Alan Sepinwall of Rolling Stone wrote, "How is Outie Mark doing at the moment? How would he respond to Milchick or someone else from Lumon suggesting that he give up the next few days of his life, right now, to allow Innie Mark to enjoy a field trip? But even my frustration with that was quickly washed away by all the ice and snow, by what is not the tallest waterfall on the planet, and by all the impressive sights, sounds, and plot twists we found in 'Woe's Hollow'." Ben Travers of IndieWire gave the episode an "A–" and wrote, "The suddenness of each massive twist is enough to produce a bit of whiplash: How did we get here? With Helly, the truth has been shrewdly hidden behind a key theme of the episode (and Severance overall): twins. In a show where every severed character essentially forms an identical duo, Season 2 also introduced a number of scenes involving Helly/Helena that, while perhaps curious or notable at the time, now invite two distinct interpretations."

Erin Qualey of Vulture gave the episode a perfect 5 star rating out of 5 and wrote, "'Woe's Hollow' is truly John Turturro's episode. I have watched the last seven minutes of this episode more times than I can count, and it has yet to lose its power. My breath catches, my eyes tear up, my hands fidget, and my heart races. The tension and emotion that the entire Severance team creates in this sequence is right up there with the last few minutes of the season-one finale, but here, it all pivots on Turturro's magnificent performance." Sean T. Collins of Decider wrote, "Shows that try their hand at mystery-box storytelling would do well to follow the example set by Severance in 'Woe's Hollow'. It's much more compelling to let the nuances of performance and writing reveal a character's layers over time, the way they do in a regular drama, than to constantly pull rabbits out of hats like a stage magician."

Brady Langman of Esquire wrote, "MDR has to recover and RTO, because Mark needs to finish Cold Harbor. You have to wonder if Lumon and Helena – knowing that the team will be crushed by Irving's death – will return Helly to the severed floor, if only to keep Mark happy enough to finish Cold Harbor. As for Dylan, I'll never recover from the way he shouted, 'I'm sorry I didn't listen!' to Irving." Erik Kain of Forbes wrote, "I cannot really put into words how momentous all of this was, or how affecting. Ben Stiller once again directed this episode, and it's one of the finest he's done so far."

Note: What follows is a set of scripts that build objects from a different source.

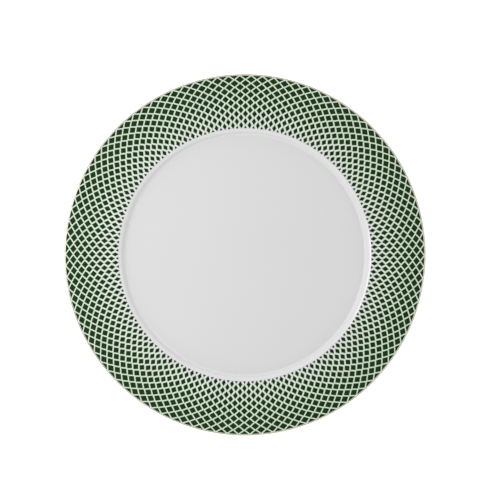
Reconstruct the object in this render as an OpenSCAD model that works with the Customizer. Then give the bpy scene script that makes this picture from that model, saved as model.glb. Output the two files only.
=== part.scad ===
// China dinner plate with a broad rim. The rim carries a lattice of enamel diamonds,
// fired in fifteen staggered rows, and the lip has a fine gilt line.
// Millimetres. The origin is on the table, under the middle of the plate, and +Z is up.

/* [Plate] */
// Overall diameter, across the gilt lip
plate_d = 270; // [268:0.5:280]
// Diameter of the shoulder, where the rim starts
shoulder_d = 190.6; // [189.2:0.2:191.4]
// Depth of the well, from the start of the rim down to the floor
well_depth = 5; // [4.6:0.2:7]
// Steepest slope of the well's wall, in degrees
wall_slope = 66; // [60:1:72]
// Slope of the rim's face, in degrees
rim_slope = 7; // [5:0.5:8]
// Slope of the rim's underside, in degrees
rim_back_slope = 8.5; // [7.5:0.5:9.5]
// Slope of the underside between the belly and the rim, in degrees
wall_back_slope = 48; // [42:1:56]
// Thickness of the floor, glaze included
floor_t = 4.2; // [3.5:0.1:5]
// Radius of the cove between floor and wall
cove_r = 2; // [1.6:0.1:3]
// Radius of the shoulder between wall and rim
shoulder_r = 4; // [3:0.1:4.6]
// Radius of the knee under the shoulder
knee_r = 6; // [4:0.5:8]

/* [Lip] */
// Radius of the lip's upper corner
lip_top_r = 1; // [0.8:0.1:1.4]
// Radius of the lip's lower corner
lip_low_r = 1.4; // [1.2:0.1:2]
// Height of the upright stretch between the two corners
lip_flat = 0.3; // [0.1:0.1:0.6]

/* [Foot ring] */
// Outer diameter of the foot ring
foot_d = 178.4; // [177.4:0.2:179.4]
// Width of the foot ring
foot_w = 4; // [3.4:0.1:5]
// Depth of the recess inside the foot ring
foot_h = 3; // [2.6:0.1:3.4]
// Radius of the fillet at each side of the foot ring
foot_fillet_r = 1; // [0.6:0.1:1.2]
// Radius of the foot ring's two worn bottom corners
foot_corner_r = 0.7; // [0.4:0.1:0.9]
// Height at which the glaze has been wiped off the foot ring
glaze_line_z = 1; // [0.8:0.1:1.2]

/* [Coats] */
// Thickness of the glaze
glaze_t = 0.2; // [0.1:0.05:0.3]
// Height of the enamel above the glaze
enamel_t = 0.06; // [0.04:0.01:0.12]
// Thickness of the gilding on the lip
gilt_t = 0.05; // [0.03:0.01:0.1]

/* [Lattice] */
// Diamonds in each row, all the way around
lattice_count = 98; // [90:2:104]
// Diameter at which the lattice starts, just inside the start of the rim
lattice_d = 189.8; // [189.2:0.2:190.6]
// Gap between the lattice's outer end and the lip
lattice_lip_gap = 1.2; // [1.1:0.05:1.6]
// Turn of the whole lattice about the plate's axis, in degrees
lattice_turn = -0.21; // [-1.5:0.01:1.5]
// Half length of a diamond along the radius, in the first row and in the last
half_long = [2.55, 2.4]; // [1.8:0.05:2.6]
// Half width of a diamond around the plate, in the first row and in the last
half_wide = [1.36, 3.36]; // [1:0.02:3.4]
// Width that is trimmed off the inner side of the first row's half diamonds
lattice_trim = 0.5; // [0.4:0.05:0.9]

/* [Hidden] */
last_row = 14;
lattice_names = [for (row = [0:last_row]) str("lattice_row_", row < 10 ? "0" : "", row)];
$fn = 180;
arc_step = 6;

// Directions along, and square to, the slopes of the section. Square means out of the clay.
function along(a) = [cos(a), sin(a)];
function above(a) = [-sin(a), cos(a)];
function below(a) = [sin(a), -cos(a)];

// Crossing point of two lines, each given by a point on it and its slope.
function cross2(u, v) = u[0] * v[1] - u[1] * v[0];
function meet(p, a, q, b) = p + along(a) * cross2(q - p, along(b)) / cross2(along(a), along(b));

// Points of an arc in the section, from angle a to angle b.
function arc(centre, r, a, b) =
    let (steps = max(1, ceil(abs(b - a) / arc_step)))
    [for (i = [0:steps]) centre + r * along(a + (b - a) * i / steps)];
function reversed(points) = [for (i = [len(points) - 1:-1:0]) points[i]];

// Face of the plate: the cove's centre, the straight part of the wall, then the shoulder's centre.
floor_z = foot_h + floor_t;
wall_run = (well_depth - cove_r * (1 - cos(wall_slope))
    - shoulder_r * (cos(rim_slope) - cos(wall_slope))) / sin(wall_slope);
floor_r = shoulder_d / 2 - cove_r * sin(wall_slope) - wall_run * cos(wall_slope)
    - shoulder_r * (sin(wall_slope) - sin(rim_slope));
cove_c = [floor_r, floor_z + cove_r];
rim_start = [shoulder_d / 2, floor_z + well_depth];
shoulder_c = rim_start + shoulder_r * below(rim_slope);

// Lip: the glazed edge lies inside the gilding.
lip_r = plate_d / 2 - gilt_t;
lip_top_c = meet(rim_start + lip_top_r * below(rim_slope), rim_slope, [lip_r - lip_top_r, 0], 90);
lip_low_c = [lip_r - lip_low_r, lip_top_c[1] - lip_flat];

// Back of the plate: the belly is round about the cove's centre, and the knee touches rim and wall.
belly_r = cove_r + floor_t - 0.1;
rim_back = lip_low_c + lip_low_r * below(rim_back_slope);
wall_back = cove_c + belly_r * below(wall_back_slope);
knee_c = meet(rim_back + knee_r * below(rim_back_slope), rim_back_slope,
    wall_back + knee_r * below(wall_back_slope), wall_back_slope);

// Foot ring: outer fillet between belly and ring, inner fillet between ring and recess.
foot_out_r = foot_d / 2;
foot_in_r = foot_out_r - foot_w;
fillet_out_r = foot_out_r + foot_fillet_r;
fillet_drop = sqrt(pow(belly_r + foot_fillet_r, 2) - pow(fillet_out_r - cove_c[0], 2));
fillet_out_c = [fillet_out_r, cove_c[1] - fillet_drop];
fillet_out_a = atan2(fillet_drop, cove_c[0] - fillet_out_r);
fillet_in_c = [foot_in_r - foot_fillet_r, foot_h - foot_fillet_r];

// Section of the outside, at depth t under the finished surface, from the middle of the face
// out over the lip and back in to the glaze line on the foot ring.
function face_path(t) = concat(
    [[0, floor_z - t]],
    arc(cove_c, cove_r + t, -90, wall_slope - 90),
    arc(shoulder_c, shoulder_r - t, 90 + wall_slope, 90 + rim_slope));
function lip_path(t) = concat(
    arc(lip_top_c, lip_top_r - t, 90 + rim_slope, 0),
    arc(lip_low_c, lip_low_r - t, 0, rim_back_slope - 90));
function back_path(t) = concat(
    arc(knee_c, knee_r + t, 90 + rim_back_slope, 90 + wall_back_slope),
    arc(cove_c, belly_r - t, wall_back_slope - 90, fillet_out_a - 180),
    arc(fillet_out_c, foot_fillet_r + t, fillet_out_a, 180),
    [[foot_out_r - t, glaze_line_z]]);
function outside_path(t) = concat(face_path(t), lip_path(t), back_path(t));

// Section of the recess inside the foot ring, from the glaze line in to the middle.
function recess_path(t) = concat(
    [[foot_in_r + t, glaze_line_z]],
    arc(fillet_in_c, foot_fillet_r + t, 0, 90),
    [[0, foot_h + t]]);

// Bare bottom of the foot ring, in the clay under the glaze.
function foot_path(t) = concat(
    arc([foot_out_r - t - foot_corner_r, foot_corner_r], foot_corner_r, 0, -90),
    arc([foot_in_r + t + foot_corner_r, foot_corner_r], foot_corner_r, -90, -180));

// The clay is turned in one piece: floor, wall, rim and foot ring.
module porcelain_body() {
    color("whitesmoke")
        rotate_extrude()
            polygon(concat(outside_path(glaze_t), foot_path(glaze_t), recess_path(glaze_t)));
}

// One coat of glaze runs over the face, around the lip and down to the foot ring.
module glaze_coat() {
    color("white")
        rotate_extrude()
            polygon(concat(outside_path(0), reversed(outside_path(glaze_t))));
}

// The recess is glazed apart from the rest, because the foot ring's bottom is bare.
module foot_recess_glaze() {
    color("white")
        rotate_extrude()
            polygon(concat(recess_path(0), reversed(recess_path(glaze_t))));
}

// Rows run from the shoulder out to the lip, and every second row is turned by half a cell.
cell = 360 / lattice_count;
row_first_r = lattice_d / 2 - lattice_trim;
row_step = (plate_d / 2 - lattice_lip_gap - row_first_r) / last_row;
function between(ends, row) = ends[0] + (ends[1] - ends[0]) * row / last_row;
function row_r(row) = row_first_r + row_step * row;
function row_turn(row) = 90 + lattice_turn + cell / 2 * (row % 2);
function rim_z(r) = rim_start[1] + (r - rim_start[0]) * tan(rim_slope);

// A diamond with its half length a along X, cut off at X = from on the inner side
// and at X = to on the outer side.
module diamond(a, b, from, to) {
    half_from = b * (1 - abs(from) / a);
    half_to = b * (1 - abs(to) / a);
    polygon(concat(
        half_from > 0 ? [[from, half_from], [from, -half_from]] : [[-a, 0]],
        from < 0 && to > 0 ? [[0, -b]] : [],
        half_to > 0 ? [[to, -half_to], [to, half_to]] : [[a, 0]],
        from < 0 && to > 0 ? [[0, b]] : []));
}

// The first row shows only its outer halves and the last row only its inner halves.
// The enamel has sunk into the glaze as far as the face curves away under a flat diamond,
// around the plate and, in the first two rows, over the shoulder.
module lattice_row(row) {
    r = row_r(row);
    a = between(half_long, row);
    b = between(half_wide, row);
    from = row == 0 ? lattice_trim : -a;
    to = row == last_row ? 0 : a;
    over_shoulder = max(0, rim_start[0] - r - from);
    sunk = pow(b, 2) / (2 * r) + pow(over_shoulder, 2) / (2 * shoulder_r);
    color("darkgreen")
        for (n = [0:lattice_count - 1])
            rotate([0, 0, row_turn(row) + cell * n])
                translate([r, 0, rim_z(r)])
                    rotate([0, -rim_slope, 0])
                        translate([0, 0, -sunk])
                            linear_extrude(enamel_t + sunk)
                                diamond(a, b, from, to);
}

// Thin gilding over the lip's upper corner and down its edge, between two angles in degrees.
gilt_top_a = 79;
gilt_low_a = -24;
function gilt_path(t) = concat(
    arc(lip_top_c, lip_top_r + t, gilt_top_a, 0),
    arc(lip_low_c, lip_low_r + t, 0, gilt_low_a));

module gilt_lip_band() {
    color("goldenrod")
        rotate_extrude()
            polygon(concat(gilt_path(gilt_t), reversed(gilt_path(0))));
}

porcelain_body();
glaze_coat();
foot_recess_glaze();
for (row = [0:last_row])
    lattice_row(row);
gilt_lip_band();
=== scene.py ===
"""A china dinner plate: white glazed porcelain, a rim of green enamel diamonds and a gilt lip."""

import math
import random

import bpy
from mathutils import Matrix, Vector


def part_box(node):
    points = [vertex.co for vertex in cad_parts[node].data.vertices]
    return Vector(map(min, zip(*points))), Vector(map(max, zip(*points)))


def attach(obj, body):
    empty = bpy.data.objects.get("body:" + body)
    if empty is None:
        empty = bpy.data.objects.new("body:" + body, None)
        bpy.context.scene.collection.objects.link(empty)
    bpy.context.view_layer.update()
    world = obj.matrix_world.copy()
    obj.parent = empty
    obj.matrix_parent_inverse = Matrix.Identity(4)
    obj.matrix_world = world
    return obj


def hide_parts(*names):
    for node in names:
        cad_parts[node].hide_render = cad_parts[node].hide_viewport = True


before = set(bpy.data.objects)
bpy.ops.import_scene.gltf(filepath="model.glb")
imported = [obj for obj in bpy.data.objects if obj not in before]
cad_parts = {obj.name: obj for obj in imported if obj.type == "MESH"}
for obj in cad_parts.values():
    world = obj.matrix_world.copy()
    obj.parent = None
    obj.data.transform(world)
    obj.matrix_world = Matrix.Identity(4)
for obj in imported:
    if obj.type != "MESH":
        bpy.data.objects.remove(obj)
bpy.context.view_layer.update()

MM = 0.001            # a millimetre, in metres

# ---------------------------------------------------------------------------------------------
# Sizes in millimetres and slopes in degrees, with the CAD source's names and values.
# ---------------------------------------------------------------------------------------------
PLATE_D = 270.0
SHOULDER_D = 190.6
WELL_DEPTH = 5.0
WALL_SLOPE = 66.0
RIM_SLOPE = 7.0
RIM_BACK_SLOPE = 8.5
WALL_BACK_SLOPE = 48.0
FLOOR_T = 4.2
COVE_R = 2.0
SHOULDER_R = 4.0
KNEE_R = 6.0
LIP_TOP_R = 1.0
LIP_LOW_R = 1.4
LIP_FLAT = 0.3
FOOT_D = 178.4
FOOT_W = 4.0
FOOT_H = 3.0
FOOT_FILLET_R = 1.0
FOOT_CORNER_R = 0.7
GLAZE_LINE_Z = 1.0
GLAZE_T = 0.2
ENAMEL_T = 0.06
GILT_T = 0.05
GILT_TOP_A = 79.0
GILT_LOW_A = -24.0
LATTICE_COUNT = 98
LATTICE_D = 189.8
LATTICE_LIP_GAP = 1.2
LATTICE_TURN = -0.21
LATTICE_TRIM = 0.5
HALF_LONG = (2.55, 2.4)
HALF_WIDE = (1.36, 3.36)
LAST_ROW = 14

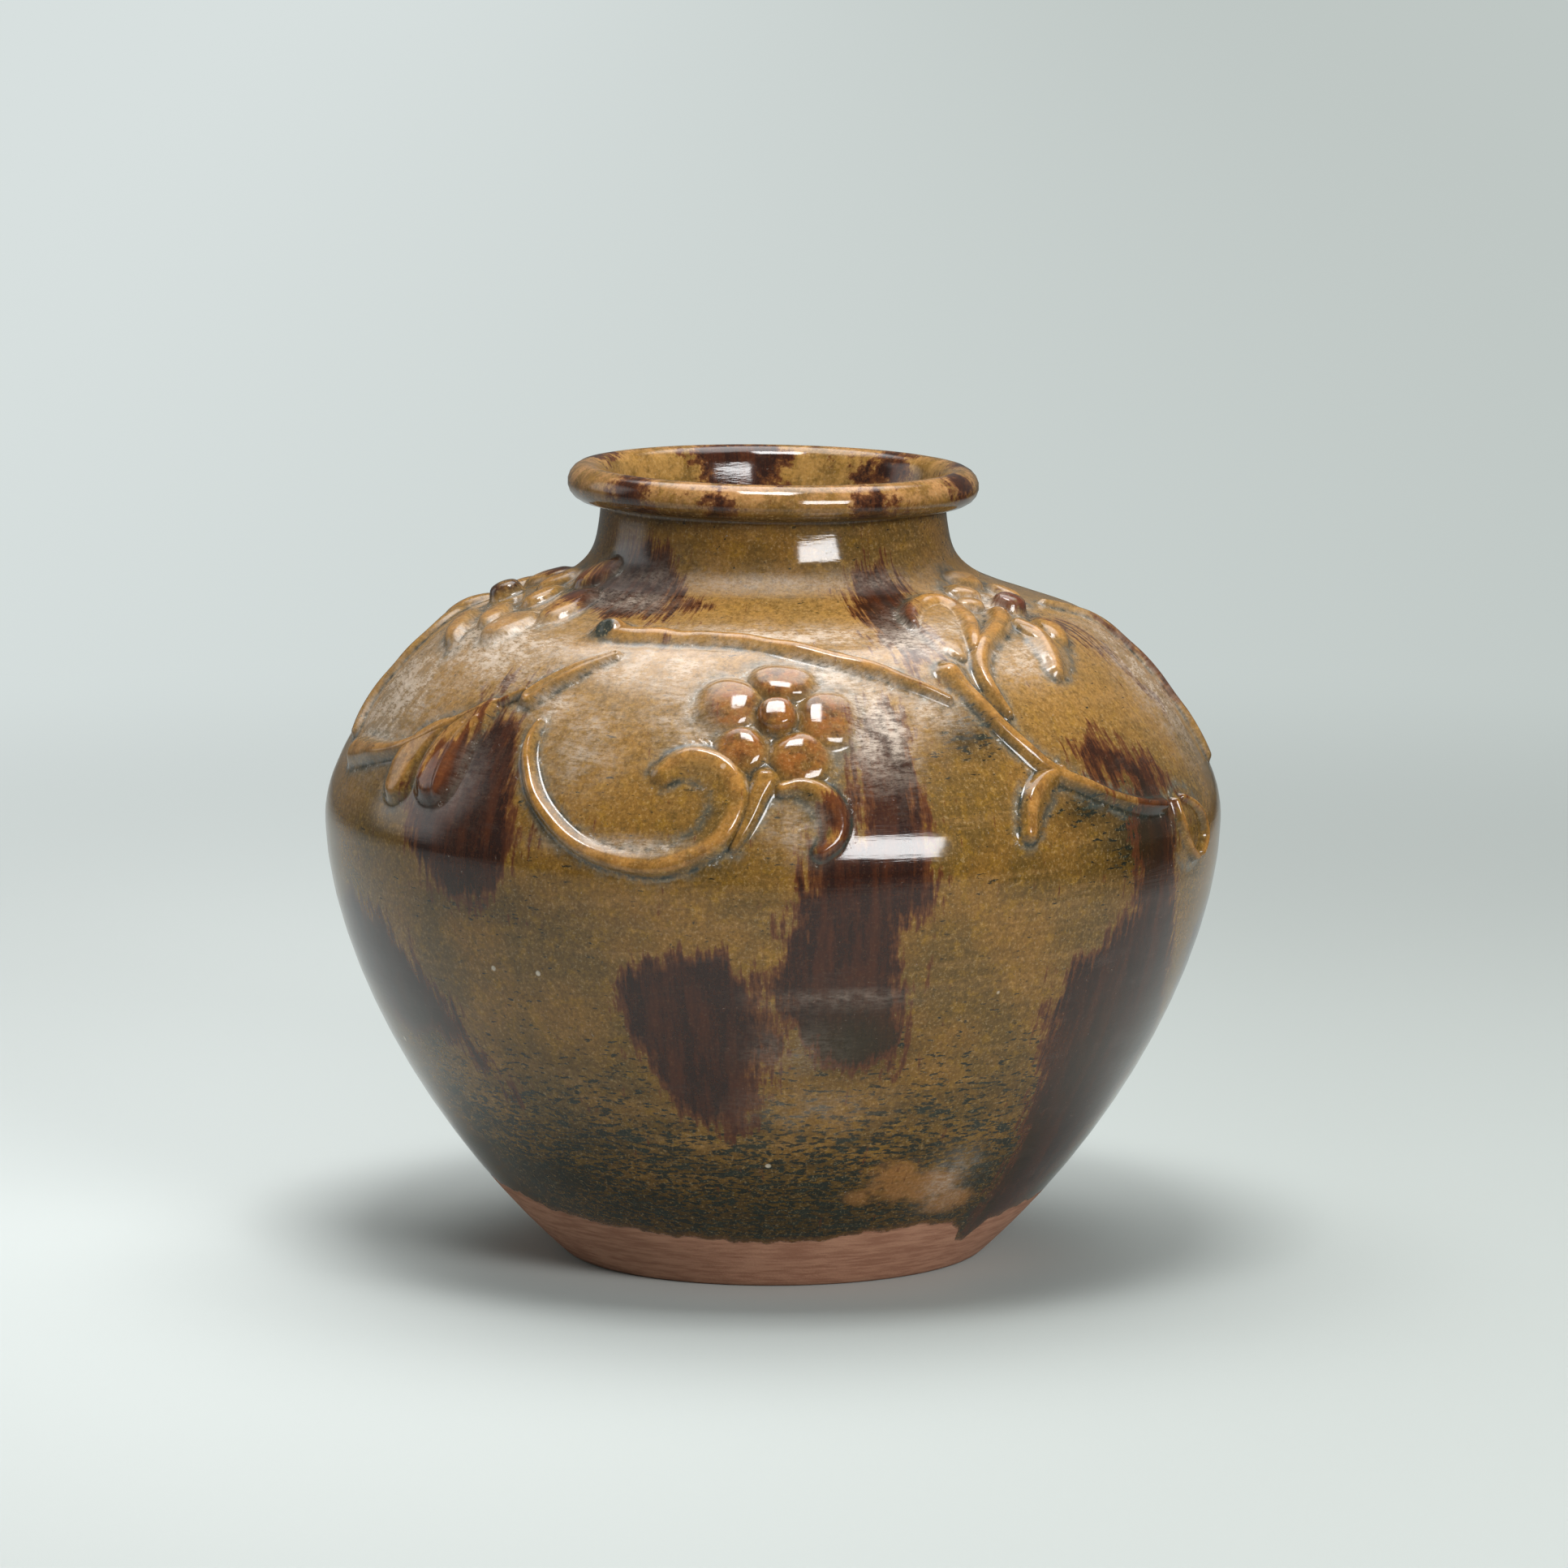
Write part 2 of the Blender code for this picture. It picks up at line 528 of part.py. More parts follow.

Jeff Ewing of Collider wrote, "It's a huge reveal that Helena has been masquerading as Helly the entire time. We don't know what will ultimately become of Irving, what that thing in the forest was, what really happened to Dieter (or if he was even real?), what the blowback for Milchick almost getting an Eagan killed will be, or the actual deal with those creepy doubles." Breeze Riley of Telltale TV gave the episode a perfect 5 star rating out of 5 and wrote, "Severance has been firing on all cylinders this season, and been plenty weird, but this is the first episode that feels above and beyond the high bar the show has set for itself creatively."

===Accolades===
TVLine named Turturro the "Performer of the Week" for the week of February 8, 2025, for his performance in the episode. The site wrote, "This week's Severance was a true game-changer, with the shocking reveal that Helena had been posing as 'Helly' all season long. (Well, maybe not shocking to the sleuths who guessed it already.) And Turturro upped his game to match, as Irving tumbled into an abyss of bitter paranoia during a grueling outdoor excursion for the Lumon gang – and later proved that his paranoia was justified after all."